La mise en discussion du travail ne doit donc pas se limiter à des espaces de parole et à un droit d’expression amélioré. Ce qui est frustrant et paradoxal, c’est que dans le même temps, des dirigeants font l’apologie de l’entreprise libérée, sans voir les limites du modèle… et ne voient pas non plus en quoi la QVT représente un processus social et politique bien plus robuste pour réconcilier l’entité entreprise et l’entité société. Ce qui suppose effectivement de parler de pouvoir, de décision, de subsidiarité, de rénovation profonde du rôle du management de proximité, des outils de gestion, etc.

Il me semble donc qu’on devrait outiller le dialogue professionnel et inonder les entreprises de techniques simples, que les managers pourraient s’approprier facilement pour s’engager dans un dialogue professionnel qui puisse « négocier l’organisation » et non pas seulement parler du travail. L’Agence nationale pour l’amélioration des conditions de travail (Anact) avance dans ces directions, avec des outils d’auto-évaluation qui laissent la place aux acteurs sans faire à leur place. Ce faisant, le dialogue social peut lui aussi gagner en professionnalisme et en légitimité en allant progressivement sur des champs sous-investis, tels que la vitalité des métiers, la promotion d’une vision exigeante de la performance.
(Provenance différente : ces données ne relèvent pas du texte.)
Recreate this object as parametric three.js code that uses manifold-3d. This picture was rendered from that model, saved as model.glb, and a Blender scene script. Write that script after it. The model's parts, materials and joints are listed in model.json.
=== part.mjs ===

La mise en débat de l’activité est donc un levier de performance. La crise de l’engagement des salariés, la progression de l’absentéisme, les risques psychosociaux, le burn-out, la conflictualité ont des coûts financiers, sociaux et humains incontestables. Mais comment valoriser la mise en débat de l’activité ? Les outils de gestion sont faibles dans le champ du social. La satisfaction professionnelle des salariés ne se résume pas à un faible taux d’absentéisme ou d’accidents du travail. Ces « prothèses intellectuelles que constituent les outils de gestion » (Moisdon, 2005) sont l’objet de charges régulières, de plus en plus documentées mais elles continuent de prospérer, en particulier dans des champs qu’on pouvait penser « protégés » : le social. Les controverses sur le greenwashing, le socialwashing restent vivaces tandis que la demande de transparence ne cesse de s’affirmer. Le reporting extra-financier ignore la qualité de vie au travail et ne parvient pas à rendre compte de la qualité de l’organisation d’une entreprise.

1 : Cf. P. Levet, « Des risques psychosociaux à la Qualité de Vie au Travail. Équiper les acteurs pour négocier le travail, l’expérience de l’Anact », in Revue Négociations n°19, De Boeck, janv. 2013.